# Records for this exercise
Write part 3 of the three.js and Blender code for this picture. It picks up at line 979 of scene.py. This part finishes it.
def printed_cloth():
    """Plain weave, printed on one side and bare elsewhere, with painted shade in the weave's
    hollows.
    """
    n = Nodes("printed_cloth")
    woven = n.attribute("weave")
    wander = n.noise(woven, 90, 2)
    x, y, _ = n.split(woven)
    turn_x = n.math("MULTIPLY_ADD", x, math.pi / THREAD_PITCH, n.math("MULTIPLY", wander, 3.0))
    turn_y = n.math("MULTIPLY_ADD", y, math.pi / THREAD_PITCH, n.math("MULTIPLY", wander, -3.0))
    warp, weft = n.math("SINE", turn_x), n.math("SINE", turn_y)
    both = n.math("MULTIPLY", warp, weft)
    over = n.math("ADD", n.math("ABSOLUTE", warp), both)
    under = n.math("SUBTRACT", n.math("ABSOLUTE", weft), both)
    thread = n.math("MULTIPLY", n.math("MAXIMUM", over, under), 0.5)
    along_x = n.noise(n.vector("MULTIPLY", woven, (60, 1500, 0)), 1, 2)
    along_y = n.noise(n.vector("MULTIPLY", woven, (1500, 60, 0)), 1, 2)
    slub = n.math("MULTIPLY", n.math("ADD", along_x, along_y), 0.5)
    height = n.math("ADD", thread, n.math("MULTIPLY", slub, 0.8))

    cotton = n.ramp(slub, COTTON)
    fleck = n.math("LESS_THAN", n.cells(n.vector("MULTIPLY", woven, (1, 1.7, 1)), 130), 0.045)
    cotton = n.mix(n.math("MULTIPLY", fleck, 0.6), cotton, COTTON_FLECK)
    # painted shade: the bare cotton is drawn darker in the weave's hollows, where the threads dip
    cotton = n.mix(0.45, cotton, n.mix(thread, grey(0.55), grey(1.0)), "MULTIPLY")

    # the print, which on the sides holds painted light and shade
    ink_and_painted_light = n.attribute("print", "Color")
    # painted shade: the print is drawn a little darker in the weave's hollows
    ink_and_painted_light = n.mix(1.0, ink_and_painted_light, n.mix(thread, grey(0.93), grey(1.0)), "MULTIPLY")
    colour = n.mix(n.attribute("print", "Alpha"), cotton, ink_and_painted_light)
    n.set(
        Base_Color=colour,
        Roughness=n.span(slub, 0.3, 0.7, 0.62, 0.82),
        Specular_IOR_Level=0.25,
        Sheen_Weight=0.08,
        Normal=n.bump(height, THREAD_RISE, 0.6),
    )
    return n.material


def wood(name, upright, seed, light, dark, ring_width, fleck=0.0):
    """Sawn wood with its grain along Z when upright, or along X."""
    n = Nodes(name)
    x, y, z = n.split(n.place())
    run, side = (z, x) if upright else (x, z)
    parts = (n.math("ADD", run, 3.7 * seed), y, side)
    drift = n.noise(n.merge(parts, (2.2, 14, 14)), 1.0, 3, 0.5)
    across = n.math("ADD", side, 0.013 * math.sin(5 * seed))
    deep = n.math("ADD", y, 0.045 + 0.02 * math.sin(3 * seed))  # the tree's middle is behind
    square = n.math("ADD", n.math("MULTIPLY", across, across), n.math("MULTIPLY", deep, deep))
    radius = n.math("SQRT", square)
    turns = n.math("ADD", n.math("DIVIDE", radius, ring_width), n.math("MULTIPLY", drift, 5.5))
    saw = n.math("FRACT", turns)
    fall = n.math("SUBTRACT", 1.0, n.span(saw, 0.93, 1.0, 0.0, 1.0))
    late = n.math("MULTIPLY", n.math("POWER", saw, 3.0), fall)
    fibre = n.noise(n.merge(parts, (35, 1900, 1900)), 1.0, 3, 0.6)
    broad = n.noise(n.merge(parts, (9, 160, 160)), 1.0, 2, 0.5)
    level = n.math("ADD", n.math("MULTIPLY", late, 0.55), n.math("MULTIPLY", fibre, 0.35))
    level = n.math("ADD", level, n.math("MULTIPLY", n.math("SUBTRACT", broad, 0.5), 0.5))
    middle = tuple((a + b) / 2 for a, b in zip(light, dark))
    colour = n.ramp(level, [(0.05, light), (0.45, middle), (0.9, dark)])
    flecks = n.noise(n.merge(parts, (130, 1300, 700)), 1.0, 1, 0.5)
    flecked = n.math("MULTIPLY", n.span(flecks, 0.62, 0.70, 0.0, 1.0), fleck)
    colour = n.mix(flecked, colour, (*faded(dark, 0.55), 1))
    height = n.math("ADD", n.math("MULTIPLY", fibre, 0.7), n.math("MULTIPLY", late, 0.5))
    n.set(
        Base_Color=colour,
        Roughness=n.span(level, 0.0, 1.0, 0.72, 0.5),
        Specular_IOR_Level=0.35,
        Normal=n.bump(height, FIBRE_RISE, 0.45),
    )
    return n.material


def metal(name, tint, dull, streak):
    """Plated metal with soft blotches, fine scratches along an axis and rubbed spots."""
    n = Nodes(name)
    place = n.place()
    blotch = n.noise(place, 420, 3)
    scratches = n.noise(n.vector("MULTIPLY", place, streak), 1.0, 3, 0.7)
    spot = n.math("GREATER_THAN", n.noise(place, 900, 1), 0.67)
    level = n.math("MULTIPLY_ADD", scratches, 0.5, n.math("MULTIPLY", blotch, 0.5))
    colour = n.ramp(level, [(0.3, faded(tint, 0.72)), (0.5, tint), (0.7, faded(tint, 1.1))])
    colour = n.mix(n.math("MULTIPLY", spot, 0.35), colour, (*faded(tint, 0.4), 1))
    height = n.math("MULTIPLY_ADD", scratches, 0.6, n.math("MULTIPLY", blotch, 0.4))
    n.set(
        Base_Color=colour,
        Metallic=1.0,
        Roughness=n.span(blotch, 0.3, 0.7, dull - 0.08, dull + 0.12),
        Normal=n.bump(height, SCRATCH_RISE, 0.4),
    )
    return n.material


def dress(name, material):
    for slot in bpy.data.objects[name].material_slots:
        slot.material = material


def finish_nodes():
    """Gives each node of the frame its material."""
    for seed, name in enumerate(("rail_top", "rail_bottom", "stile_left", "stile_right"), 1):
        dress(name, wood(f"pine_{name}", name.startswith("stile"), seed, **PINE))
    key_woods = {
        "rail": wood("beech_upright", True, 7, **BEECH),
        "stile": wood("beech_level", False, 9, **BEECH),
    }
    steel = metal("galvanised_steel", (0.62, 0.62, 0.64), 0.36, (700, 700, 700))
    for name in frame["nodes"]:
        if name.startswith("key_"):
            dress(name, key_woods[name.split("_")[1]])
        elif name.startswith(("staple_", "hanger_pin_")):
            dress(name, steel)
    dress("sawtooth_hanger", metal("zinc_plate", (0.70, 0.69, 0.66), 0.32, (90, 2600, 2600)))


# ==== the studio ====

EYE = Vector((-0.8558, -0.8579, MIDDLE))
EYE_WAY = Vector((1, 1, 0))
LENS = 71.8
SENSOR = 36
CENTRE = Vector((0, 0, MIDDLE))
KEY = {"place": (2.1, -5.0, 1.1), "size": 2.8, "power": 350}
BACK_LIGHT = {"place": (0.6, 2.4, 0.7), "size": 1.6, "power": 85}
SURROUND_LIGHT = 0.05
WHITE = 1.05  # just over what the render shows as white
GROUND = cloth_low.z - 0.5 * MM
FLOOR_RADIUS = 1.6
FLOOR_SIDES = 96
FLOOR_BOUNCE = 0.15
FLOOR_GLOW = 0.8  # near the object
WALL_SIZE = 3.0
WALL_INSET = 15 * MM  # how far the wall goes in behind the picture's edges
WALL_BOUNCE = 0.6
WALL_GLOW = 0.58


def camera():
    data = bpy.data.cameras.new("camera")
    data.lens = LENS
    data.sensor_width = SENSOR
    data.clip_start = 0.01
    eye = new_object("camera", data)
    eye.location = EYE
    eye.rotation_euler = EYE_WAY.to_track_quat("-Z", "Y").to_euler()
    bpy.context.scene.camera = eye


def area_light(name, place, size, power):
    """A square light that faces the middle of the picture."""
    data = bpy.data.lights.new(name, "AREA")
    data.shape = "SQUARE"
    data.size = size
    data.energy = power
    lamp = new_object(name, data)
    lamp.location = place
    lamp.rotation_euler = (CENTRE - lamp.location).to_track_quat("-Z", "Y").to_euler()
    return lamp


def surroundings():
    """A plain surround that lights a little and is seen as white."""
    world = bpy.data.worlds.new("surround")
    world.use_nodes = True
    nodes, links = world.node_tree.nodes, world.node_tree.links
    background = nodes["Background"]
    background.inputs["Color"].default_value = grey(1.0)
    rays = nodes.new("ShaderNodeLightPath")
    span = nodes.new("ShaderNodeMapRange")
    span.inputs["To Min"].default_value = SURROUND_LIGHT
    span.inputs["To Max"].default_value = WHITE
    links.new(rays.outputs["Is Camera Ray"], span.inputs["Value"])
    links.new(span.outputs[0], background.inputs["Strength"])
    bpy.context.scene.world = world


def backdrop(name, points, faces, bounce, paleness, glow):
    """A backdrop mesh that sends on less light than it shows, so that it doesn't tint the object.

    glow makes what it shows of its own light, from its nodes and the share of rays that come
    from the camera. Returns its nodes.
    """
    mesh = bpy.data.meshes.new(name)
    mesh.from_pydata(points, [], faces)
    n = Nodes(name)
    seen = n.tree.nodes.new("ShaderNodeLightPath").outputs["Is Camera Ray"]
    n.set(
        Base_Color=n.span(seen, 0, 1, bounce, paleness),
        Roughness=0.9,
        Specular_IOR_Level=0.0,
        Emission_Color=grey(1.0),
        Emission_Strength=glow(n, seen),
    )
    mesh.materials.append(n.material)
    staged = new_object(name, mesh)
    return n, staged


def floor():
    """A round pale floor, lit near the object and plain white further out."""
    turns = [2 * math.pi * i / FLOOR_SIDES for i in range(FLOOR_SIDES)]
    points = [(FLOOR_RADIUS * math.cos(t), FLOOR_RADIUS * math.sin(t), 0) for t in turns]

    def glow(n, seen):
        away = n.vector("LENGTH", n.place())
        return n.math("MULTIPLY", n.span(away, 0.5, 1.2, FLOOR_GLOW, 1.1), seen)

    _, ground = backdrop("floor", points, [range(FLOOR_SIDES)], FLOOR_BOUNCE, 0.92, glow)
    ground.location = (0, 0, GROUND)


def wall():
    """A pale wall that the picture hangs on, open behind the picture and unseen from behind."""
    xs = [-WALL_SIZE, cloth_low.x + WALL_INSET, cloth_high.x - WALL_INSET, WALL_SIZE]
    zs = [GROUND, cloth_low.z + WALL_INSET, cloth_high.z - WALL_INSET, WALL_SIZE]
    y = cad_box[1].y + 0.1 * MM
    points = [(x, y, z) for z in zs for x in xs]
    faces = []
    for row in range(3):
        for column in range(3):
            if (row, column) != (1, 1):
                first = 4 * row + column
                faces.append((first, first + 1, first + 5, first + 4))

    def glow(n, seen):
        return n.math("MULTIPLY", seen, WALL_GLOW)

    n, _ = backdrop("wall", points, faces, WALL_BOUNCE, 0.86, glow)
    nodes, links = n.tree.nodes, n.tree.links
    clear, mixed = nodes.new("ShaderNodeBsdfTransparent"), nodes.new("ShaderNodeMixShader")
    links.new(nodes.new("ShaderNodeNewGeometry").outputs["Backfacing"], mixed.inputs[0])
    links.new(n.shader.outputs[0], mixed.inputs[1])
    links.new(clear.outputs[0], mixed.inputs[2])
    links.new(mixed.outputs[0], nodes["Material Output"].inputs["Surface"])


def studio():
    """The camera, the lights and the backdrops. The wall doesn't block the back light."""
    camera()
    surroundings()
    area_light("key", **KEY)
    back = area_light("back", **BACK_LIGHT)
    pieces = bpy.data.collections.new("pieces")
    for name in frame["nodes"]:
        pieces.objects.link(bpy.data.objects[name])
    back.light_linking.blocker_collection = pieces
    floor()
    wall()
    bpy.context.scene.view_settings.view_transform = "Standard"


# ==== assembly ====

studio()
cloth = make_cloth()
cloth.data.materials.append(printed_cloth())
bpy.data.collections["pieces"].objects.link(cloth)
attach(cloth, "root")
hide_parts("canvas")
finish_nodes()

...

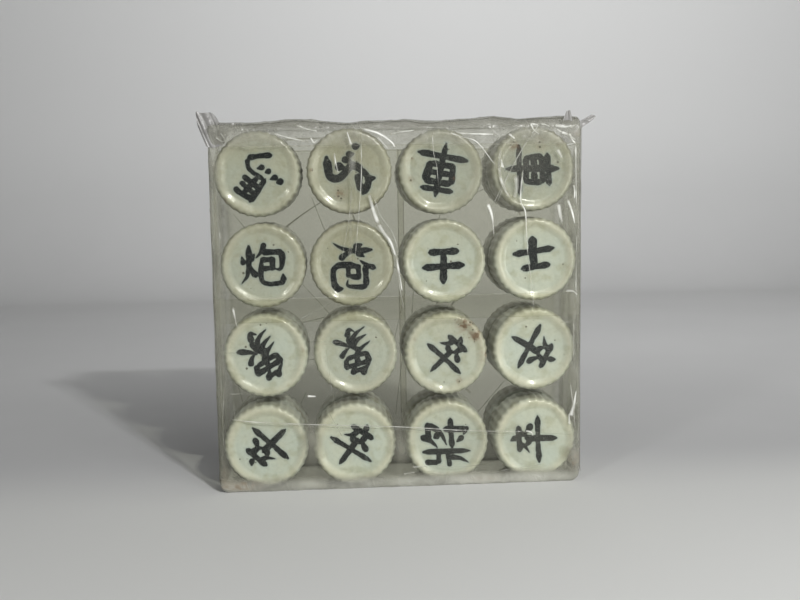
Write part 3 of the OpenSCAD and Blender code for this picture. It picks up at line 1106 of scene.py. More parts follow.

# Requirement
Search the records for the string "picture" and return every line in which it occurs.

# Result for this exercise
Write part 3 of the three.js and Blender code for this picture. It picks up at line 979 of scene.py. This part finishes it.
WALL_INSET = 15 * MM  # how far the wall goes in behind the picture's edges
    """A square light that faces the middle of the picture."""
    """A pale wall that the picture hangs on, open behind the picture and unseen from behind."""
Write part 3 of the OpenSCAD and Blender code for this picture. It picks up at line 1106 of scene.py. More parts follow.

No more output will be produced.